U.S. Delays Trade Sanctions on China : Diplomacy: Administration gives Beijing 60 days to address piracy of films, music and computer software. Aim is to avoid complicating human rights dispute.


The Clinton Administration backed away Saturday from citing China for pirating American movies, music and computer software after top officials decided in a flurry of meetings and phone calls that launching a new trade action could complicate already touchy relations with Beijing.

“We’re in a very delicate time in terms of our engagement with China,” U.S. Trade Representative Mickey Kantor told reporters.

“My thinking about China was affected by the fact that the period between now and June 3 is critical for the relations between our two countries,” he added, referring to the upcoming deadline on a separate matter: the U.S. renewal of Beijing’s preferential trade status, a decision that will hinge on China’s human rights record.

On the piracy issue, instead of acting now against China, Kantor said, the Administration will give the Beijing government at least 60 days before starting the process of imposing trade sanctions. The announcement came only hours before a midnight Saturday deadline set by Congress for listing countries that have violated U.S. copyright laws.


In addition to China, Kantor identified Argentina and India as leading violators of American copyrights and intellectual property rights.

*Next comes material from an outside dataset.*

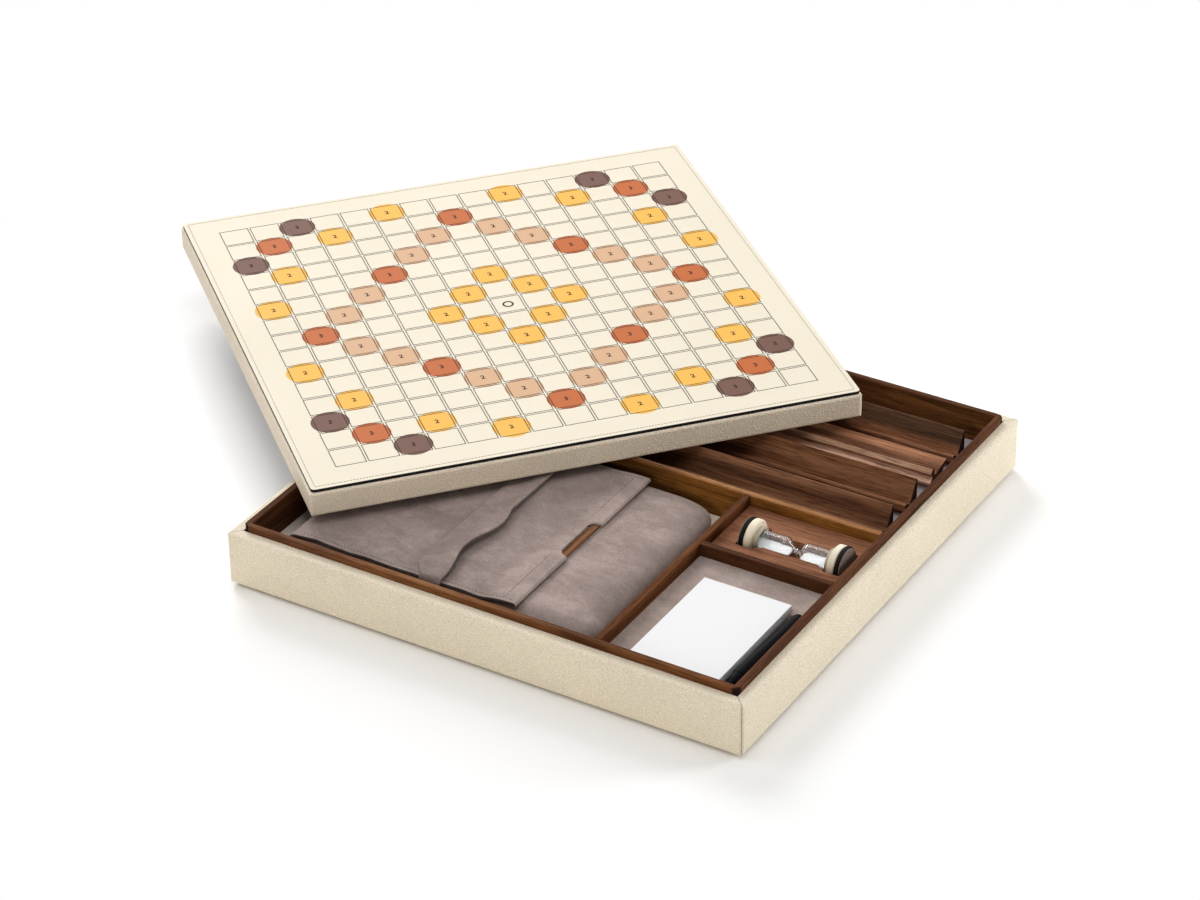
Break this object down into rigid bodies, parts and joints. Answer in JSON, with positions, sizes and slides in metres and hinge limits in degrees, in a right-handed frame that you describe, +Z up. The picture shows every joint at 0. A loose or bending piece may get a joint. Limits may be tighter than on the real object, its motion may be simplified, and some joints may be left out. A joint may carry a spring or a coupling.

But he delayed action against these two countries too, primarily on grounds that they appear to be making progress in addressing the problem.

The justification for delaying action against China was based not on signs of progress, but on the sensitivity of U.S. relations with the world’s most populous country.

American film, software and music industry trade groups have complained that China’s commercial piracy of their wares costs them hundreds of millions of dollars a year.

U.S. investigators have identified a series of factories in Shenzhen, a Chinese “special economic zone” alongside Hong Kong, that churn out millions of copies of compact discs and laser discs featuring such American stars as Madonna and Whitney Houston. The pirated copies are sold not just in China but in Hong Kong and many other Asian capitals.


Some industry representatives reacted sharply to the Administration’s decision.

China “has made little or no effort to take its immense piracy problem seriously,” said Eric H. Smith, executive director of the International Intellectual Property Alliance, representing the recording and computer software industries. “This is a mere postponement of the inevitable, and we fear it will send the wrong signal--that the U.S. statutory deadlines remain flexible.”

Kantor noted that one objective of the delay is to keep the piracy issue separate from the more fundamental question of whether the United States should renew China’s trade privileges. “We looked at the broader picture,” he said.

Under U.S. law, the President must decide by June 3 whether to extend China’s most-favored-nation (MFN) trade benefits, under which Chinese goods are exported to this country with the same low tariff rates enjoyed by almost all other countries.


Last year, Clinton signed an executive order calling upon China to make “overall significant progress” on human rights issues before its benefits are renewed. China has reacted furiously to the order, saying it will never tailor its domestic policies in response to pressure from another nation.

Kantor also announced a two-month postponement of any U.S. trade action against Japan for discriminating against American medical and telecommunications equipment in its government procurement practices. He cited the current political situation in Tokyo, where Prime Minister Tsutomu Hata is organizing a new government. “Obviously, he (Hata) has been somewhat distracted, as we all know,” Kantor said.

The decision on Japan was not as surprising as the one on China. As late as midmorning Saturday, several U.S. officials believed a decision had already been reached to go ahead with the new piracy action against Beijing. But Kantor later announced that the Administration had decided upon a postponement during a series of morning conference calls among top-level officials.

He said the piracy question had been fully reviewed “at the highest levels” of the Administration. “The President is fully aware of and was obviously involved in the decision,” he said.


The postponement is an indication of how the continuing U.S. dispute with China over human rights issues and MFN benefits is beginning to affect other policy areas.

The Administration is apparently taking extra steps to avoid additional conflicts with China because of the fear that the human rights dispute alone could jeopardize ties with Beijing.

Earlier this spring, the United States ducked an environmental policy conflict with Beijing over the sale in China of rhinoceros horn, a common pharmaceutical and supposed aphrodisiac. In the end, the United States decided to retaliate against Taiwan for selling rhinoceros horn, but not against China.

Asked later to explain the distinction that was made, one U.S. environmental official responded, “1.08 billion people"--a reference to the fact that China has a population of 1.1 billion while Taiwan has only 20 million.


Under U.S. law, the trade representative has the power to cite “priority foreign countries” for violating American copyrights and other intellectual property rights. If this occurs, the United States must launch an immediate investigation and start the process of deciding whether there should be retaliation against that country’s exports to the United States.

U.S. officials have repeatedly complained that China has laws against piracy on the books but is not enforcing them.

Recently, a Chinese vice premier reportedly picked up the phone from Beijing to call authorities in south China’s Guangdong province. Within hours, police in that province staged a series of raids against factories producing pirated goods.